___ Data shown ___

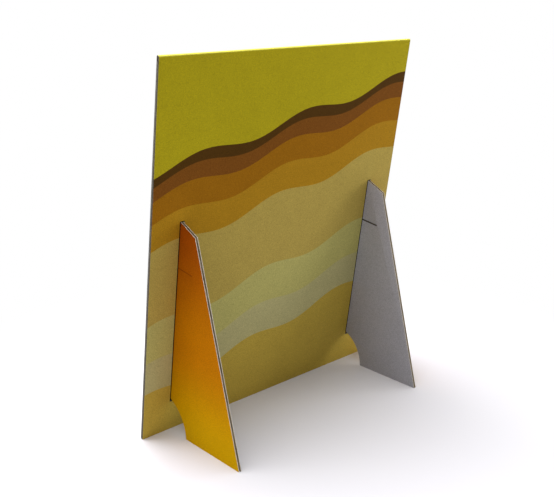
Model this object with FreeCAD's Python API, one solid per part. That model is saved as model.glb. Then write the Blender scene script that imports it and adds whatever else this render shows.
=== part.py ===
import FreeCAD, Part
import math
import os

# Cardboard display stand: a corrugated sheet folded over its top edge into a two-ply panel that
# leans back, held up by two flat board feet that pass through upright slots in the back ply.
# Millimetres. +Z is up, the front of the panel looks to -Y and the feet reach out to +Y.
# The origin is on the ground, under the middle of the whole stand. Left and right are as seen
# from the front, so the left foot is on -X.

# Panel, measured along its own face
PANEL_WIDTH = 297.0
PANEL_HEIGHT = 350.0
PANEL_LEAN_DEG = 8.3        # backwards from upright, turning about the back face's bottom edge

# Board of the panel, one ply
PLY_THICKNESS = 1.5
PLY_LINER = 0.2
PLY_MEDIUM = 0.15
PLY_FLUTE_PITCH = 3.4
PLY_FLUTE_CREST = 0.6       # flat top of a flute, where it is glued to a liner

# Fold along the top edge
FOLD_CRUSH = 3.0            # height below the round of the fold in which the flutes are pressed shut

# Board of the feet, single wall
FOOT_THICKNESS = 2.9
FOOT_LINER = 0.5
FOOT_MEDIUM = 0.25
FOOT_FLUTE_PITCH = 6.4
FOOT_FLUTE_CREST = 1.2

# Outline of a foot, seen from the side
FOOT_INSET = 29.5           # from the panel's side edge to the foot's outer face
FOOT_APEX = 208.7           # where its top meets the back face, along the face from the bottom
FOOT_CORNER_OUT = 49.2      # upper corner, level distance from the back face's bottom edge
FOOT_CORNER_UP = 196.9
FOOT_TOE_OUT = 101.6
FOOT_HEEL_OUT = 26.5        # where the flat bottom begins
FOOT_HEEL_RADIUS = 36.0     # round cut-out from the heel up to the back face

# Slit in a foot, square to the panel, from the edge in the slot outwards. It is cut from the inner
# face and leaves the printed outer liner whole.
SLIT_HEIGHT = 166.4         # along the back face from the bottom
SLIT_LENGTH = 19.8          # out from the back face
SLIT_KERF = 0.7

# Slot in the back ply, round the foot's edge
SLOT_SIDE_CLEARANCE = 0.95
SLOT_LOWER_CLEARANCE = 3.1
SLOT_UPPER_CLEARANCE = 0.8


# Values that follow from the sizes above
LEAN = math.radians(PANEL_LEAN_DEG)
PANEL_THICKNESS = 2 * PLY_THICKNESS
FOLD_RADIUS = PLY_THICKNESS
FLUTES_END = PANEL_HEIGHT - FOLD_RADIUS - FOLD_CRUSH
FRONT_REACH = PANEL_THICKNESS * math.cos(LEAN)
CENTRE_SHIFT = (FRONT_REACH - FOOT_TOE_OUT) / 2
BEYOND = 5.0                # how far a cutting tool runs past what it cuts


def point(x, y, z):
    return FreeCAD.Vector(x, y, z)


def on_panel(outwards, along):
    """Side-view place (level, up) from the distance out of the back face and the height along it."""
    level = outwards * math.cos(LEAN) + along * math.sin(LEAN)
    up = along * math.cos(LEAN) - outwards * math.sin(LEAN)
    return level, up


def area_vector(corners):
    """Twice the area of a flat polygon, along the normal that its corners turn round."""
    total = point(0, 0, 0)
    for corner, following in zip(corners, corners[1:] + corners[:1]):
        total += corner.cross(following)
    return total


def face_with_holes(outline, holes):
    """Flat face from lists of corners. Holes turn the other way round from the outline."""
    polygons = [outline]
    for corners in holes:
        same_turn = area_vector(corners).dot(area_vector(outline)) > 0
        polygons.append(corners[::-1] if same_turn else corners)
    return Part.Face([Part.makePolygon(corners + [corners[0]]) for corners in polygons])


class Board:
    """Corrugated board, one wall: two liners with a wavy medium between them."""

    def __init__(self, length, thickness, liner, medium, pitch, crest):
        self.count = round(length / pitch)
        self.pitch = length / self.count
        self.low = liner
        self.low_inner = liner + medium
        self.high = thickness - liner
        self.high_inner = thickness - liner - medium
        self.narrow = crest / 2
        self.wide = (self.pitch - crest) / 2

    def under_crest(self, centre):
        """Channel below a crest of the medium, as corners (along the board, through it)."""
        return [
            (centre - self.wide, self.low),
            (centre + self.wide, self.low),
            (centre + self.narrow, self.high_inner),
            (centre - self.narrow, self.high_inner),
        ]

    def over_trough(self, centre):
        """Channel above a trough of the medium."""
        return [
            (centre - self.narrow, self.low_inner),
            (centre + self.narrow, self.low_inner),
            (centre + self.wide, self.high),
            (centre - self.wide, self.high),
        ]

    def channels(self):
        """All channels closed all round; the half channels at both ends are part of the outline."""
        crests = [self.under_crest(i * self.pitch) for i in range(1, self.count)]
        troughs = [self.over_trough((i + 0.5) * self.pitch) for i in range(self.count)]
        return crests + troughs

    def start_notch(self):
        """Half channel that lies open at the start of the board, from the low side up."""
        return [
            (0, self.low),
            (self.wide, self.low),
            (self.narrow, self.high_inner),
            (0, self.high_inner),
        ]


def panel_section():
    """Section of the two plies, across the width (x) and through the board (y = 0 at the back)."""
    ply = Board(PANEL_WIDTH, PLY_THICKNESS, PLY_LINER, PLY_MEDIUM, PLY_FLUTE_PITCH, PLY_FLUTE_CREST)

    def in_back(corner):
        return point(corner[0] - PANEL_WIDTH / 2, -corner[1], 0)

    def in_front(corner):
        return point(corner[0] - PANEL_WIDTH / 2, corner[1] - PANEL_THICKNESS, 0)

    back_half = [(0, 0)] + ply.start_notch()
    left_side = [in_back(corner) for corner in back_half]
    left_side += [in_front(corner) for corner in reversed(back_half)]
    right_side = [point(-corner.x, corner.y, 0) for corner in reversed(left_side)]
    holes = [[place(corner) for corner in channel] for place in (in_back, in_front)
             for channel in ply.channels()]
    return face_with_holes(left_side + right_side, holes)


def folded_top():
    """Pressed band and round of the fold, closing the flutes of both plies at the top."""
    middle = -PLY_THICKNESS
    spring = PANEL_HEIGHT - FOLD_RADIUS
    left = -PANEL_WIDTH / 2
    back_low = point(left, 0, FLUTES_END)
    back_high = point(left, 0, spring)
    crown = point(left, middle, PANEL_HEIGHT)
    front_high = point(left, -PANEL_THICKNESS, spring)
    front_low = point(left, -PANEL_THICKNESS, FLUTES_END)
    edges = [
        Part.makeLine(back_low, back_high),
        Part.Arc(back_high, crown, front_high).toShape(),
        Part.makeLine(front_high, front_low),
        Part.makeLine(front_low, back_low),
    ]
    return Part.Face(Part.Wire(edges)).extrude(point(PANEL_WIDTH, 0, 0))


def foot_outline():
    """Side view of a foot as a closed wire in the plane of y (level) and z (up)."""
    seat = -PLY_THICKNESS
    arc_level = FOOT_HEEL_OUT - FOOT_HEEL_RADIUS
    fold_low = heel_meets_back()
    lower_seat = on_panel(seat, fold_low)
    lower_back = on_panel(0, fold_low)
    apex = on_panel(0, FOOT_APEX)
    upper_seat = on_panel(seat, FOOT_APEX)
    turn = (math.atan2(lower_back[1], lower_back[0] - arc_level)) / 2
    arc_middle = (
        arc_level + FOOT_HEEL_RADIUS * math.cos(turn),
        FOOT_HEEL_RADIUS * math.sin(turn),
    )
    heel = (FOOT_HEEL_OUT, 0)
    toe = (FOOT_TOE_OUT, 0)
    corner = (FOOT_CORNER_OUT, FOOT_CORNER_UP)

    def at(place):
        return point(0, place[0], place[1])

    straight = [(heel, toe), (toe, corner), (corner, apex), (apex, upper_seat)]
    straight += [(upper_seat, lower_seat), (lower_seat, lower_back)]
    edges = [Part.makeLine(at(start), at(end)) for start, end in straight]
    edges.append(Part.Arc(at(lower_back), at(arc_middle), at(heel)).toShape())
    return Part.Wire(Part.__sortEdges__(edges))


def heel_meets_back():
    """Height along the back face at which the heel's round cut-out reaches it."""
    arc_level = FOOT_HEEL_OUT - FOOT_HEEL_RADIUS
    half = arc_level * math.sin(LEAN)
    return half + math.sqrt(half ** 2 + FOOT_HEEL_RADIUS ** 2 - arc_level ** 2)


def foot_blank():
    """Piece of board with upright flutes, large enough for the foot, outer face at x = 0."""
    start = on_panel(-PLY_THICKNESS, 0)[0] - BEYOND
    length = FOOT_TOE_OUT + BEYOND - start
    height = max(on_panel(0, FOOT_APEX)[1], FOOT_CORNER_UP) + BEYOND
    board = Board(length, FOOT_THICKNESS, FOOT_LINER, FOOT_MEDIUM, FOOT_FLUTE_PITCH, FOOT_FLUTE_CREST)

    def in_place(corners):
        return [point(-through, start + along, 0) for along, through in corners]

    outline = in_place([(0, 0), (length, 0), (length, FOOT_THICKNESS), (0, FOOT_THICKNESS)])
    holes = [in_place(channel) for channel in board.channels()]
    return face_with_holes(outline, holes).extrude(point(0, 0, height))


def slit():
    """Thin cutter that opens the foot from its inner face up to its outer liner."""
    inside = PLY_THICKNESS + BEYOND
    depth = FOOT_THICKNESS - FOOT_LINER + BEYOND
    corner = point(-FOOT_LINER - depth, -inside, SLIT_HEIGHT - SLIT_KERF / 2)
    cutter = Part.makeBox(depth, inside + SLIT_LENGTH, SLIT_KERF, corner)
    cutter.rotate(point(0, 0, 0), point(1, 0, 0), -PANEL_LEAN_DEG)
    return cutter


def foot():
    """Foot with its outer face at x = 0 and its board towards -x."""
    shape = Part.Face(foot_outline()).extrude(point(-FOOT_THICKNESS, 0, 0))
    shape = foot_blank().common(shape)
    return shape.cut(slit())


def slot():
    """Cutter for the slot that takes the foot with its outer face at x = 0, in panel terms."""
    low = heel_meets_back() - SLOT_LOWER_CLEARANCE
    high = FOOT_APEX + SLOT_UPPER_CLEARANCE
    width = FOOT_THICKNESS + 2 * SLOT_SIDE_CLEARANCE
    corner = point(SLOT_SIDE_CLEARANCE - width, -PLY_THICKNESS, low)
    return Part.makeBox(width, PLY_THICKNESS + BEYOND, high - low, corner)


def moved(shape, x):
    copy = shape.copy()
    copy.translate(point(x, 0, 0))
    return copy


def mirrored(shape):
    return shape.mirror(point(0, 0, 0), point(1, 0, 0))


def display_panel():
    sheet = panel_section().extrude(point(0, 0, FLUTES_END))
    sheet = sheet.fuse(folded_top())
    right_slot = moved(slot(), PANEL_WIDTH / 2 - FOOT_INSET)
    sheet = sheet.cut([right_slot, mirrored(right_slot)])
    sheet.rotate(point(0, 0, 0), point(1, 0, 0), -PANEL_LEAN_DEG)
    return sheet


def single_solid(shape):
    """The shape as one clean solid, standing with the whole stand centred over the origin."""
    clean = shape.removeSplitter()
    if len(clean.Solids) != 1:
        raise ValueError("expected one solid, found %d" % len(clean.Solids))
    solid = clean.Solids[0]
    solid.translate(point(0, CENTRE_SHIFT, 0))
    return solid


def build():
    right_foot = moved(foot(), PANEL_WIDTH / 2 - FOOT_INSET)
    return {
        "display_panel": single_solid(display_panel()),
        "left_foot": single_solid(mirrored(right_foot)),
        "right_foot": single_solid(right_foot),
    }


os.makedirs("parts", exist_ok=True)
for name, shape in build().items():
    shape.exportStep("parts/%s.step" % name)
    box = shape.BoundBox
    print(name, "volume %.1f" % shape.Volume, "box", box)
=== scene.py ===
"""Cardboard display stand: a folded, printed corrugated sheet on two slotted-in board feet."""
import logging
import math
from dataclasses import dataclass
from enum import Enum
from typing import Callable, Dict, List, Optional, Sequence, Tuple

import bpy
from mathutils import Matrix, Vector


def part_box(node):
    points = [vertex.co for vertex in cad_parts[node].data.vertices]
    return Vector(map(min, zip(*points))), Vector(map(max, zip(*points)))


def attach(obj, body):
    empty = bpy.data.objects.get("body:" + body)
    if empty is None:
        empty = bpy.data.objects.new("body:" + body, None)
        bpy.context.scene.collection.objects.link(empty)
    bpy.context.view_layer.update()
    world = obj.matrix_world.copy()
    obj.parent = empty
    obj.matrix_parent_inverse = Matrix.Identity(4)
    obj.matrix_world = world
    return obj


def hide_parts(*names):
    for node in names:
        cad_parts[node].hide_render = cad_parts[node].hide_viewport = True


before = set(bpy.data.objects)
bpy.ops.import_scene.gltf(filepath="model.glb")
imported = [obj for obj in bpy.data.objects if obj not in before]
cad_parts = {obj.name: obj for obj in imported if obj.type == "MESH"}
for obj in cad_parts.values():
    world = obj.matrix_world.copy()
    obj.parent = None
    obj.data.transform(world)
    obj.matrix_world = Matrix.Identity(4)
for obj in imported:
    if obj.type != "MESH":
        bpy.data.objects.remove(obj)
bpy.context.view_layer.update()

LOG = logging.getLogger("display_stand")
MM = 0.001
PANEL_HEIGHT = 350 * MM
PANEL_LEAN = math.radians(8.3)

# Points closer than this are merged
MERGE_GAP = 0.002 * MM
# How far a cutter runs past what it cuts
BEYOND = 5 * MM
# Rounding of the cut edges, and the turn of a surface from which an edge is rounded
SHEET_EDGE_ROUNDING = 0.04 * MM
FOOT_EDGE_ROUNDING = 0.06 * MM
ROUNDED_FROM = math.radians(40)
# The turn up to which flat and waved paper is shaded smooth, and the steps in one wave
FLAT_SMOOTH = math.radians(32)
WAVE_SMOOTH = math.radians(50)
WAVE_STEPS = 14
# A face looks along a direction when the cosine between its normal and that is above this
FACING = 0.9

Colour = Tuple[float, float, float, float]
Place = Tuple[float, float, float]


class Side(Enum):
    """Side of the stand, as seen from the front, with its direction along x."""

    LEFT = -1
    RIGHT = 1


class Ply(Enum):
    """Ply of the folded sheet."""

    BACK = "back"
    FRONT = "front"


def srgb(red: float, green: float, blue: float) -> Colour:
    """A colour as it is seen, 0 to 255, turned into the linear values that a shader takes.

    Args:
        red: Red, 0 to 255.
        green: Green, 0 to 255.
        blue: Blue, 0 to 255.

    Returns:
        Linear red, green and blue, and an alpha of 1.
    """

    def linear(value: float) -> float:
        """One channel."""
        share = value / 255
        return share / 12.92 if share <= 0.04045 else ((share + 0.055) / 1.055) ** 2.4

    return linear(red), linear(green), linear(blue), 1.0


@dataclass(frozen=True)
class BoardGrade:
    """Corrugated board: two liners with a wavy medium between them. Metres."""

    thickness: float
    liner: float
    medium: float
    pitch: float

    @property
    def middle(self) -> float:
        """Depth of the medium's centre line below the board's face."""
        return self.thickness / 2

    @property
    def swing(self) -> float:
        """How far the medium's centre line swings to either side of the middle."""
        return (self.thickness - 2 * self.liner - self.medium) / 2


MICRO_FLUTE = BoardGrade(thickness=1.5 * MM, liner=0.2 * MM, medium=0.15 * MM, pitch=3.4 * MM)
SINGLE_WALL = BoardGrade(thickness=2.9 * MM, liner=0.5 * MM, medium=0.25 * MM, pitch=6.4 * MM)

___

▶ **Stated task**
Out of the data above, set down the lines from the one with "for name, shape" to the one with "zip(*points))), Vector(map(max, zip(*points)))", both included, exactly as written and with no additions.

▶ **Result for this task**
for name, shape in build().items():
    shape.exportStep("parts/%s.step" % name)
    box = shape.BoundBox
    print(name, "volume %.1f" % shape.Volume, "box", box)
=== scene.py ===
"""Cardboard display stand: a folded, printed corrugated sheet on two slotted-in board feet."""
import logging
import math
from dataclasses import dataclass
from enum import Enum
from typing import Callable, Dict, List, Optional, Sequence, Tuple

import bpy
from mathutils import Matrix, Vector


def part_box(node):
    points = [vertex.co for vertex in cad_parts[node].data.vertices]
    return Vector(map(min, zip(*points))), Vector(map(max, zip(*points)))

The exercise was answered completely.